Urijah Faber and Renan Barao

(“OK guys, the winner gets an interim belt, the loser has to purchase a replica from Wal-Mart. I assure you that they both carry the exact same value.”) 

In a recent interview with Latin American online news network, UOL, bantamweight interim champion Renan Barao‘s coach, Andre Pederneiras, declared that Barao would not be defending his interim strap and instead would wait for Dominick Cruz to recover from the ACL injury that set up Barao vs. Urijah Faber at UFC 149. And before the MMA media could even begin to make the comparison to Carlos Condit, Pederneiras did it for us, stating:

[Barao] just won the title, he just fought. We will wait. Look how long the wait was for Condit and GSP to unify the belt?

Where Pederneiras was attempting to use the Condit comparison as a justification for Barao’s decision to essentially put the bantamweight division on hold for the time being, he unknowingly summed up the inherent pointlessness of the interim title in the first place.

As you are all aware, the interim title essentially serves as a placeholder for the division’s number one contender (at the time) in the absence of a champion. The problem being that, by declaring the number one contender to be “a champion” when they are anything but — and I mean this with all due respect to Condit and Barao — you are basically giving a contender a power that they have not rightfully earned: the power to pick and choose who they fight.
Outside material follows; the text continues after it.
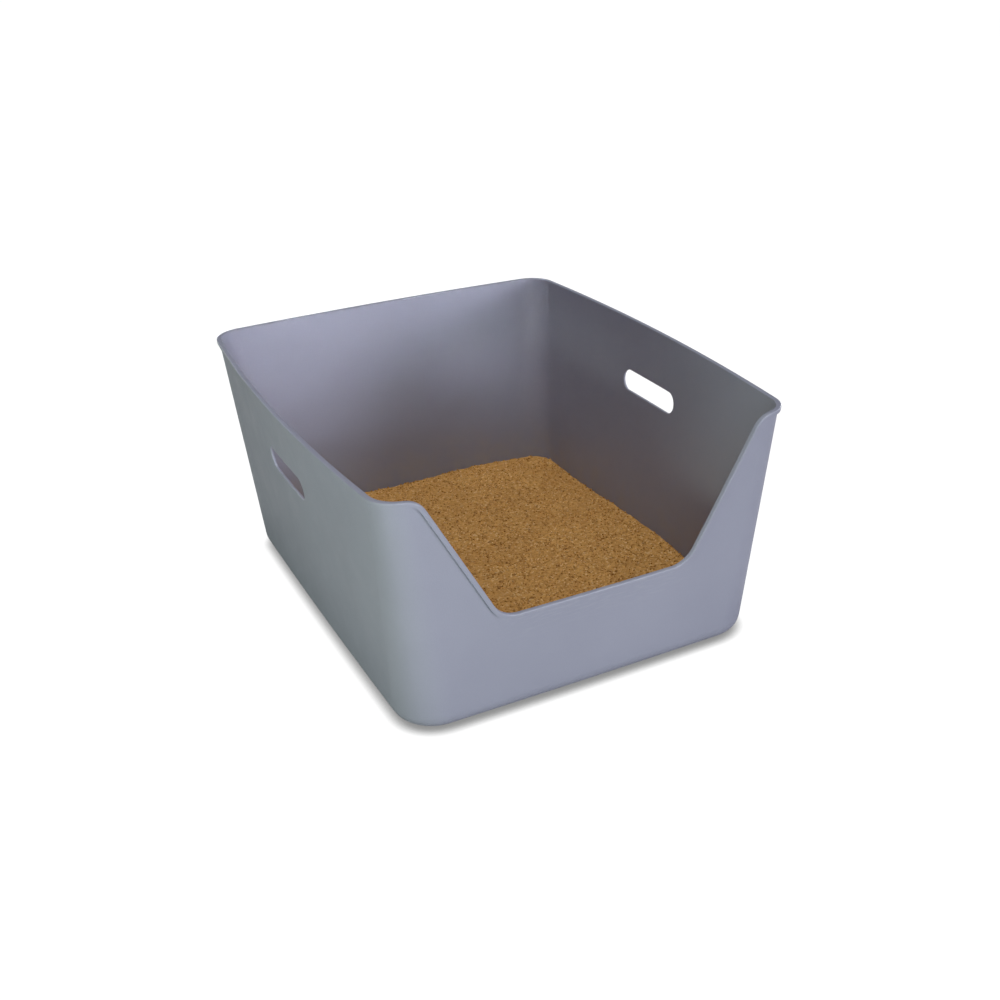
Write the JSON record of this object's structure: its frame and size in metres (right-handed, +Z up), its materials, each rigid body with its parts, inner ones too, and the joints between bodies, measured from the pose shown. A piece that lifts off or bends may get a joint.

Whether you agree with or not, there are certain perks that come with being the alpha male of your division. One of them (although this fluctuates from division to division) is the ability to turn down potential matchups. Jon Jones has done it, Anderson Silva has done it, and even Captain America has done it. Is it fair? Well, we’re really not going to get into that, but when the UFC gives a power normally reserved for champions to an interim champ, not only does it 1) clog up the division indefinitely, but 2) cripples your promotion’s ability to hype any other top-level matchup in the division until the champion/interim situation is resolved and 3) cheapens the value of the actual title.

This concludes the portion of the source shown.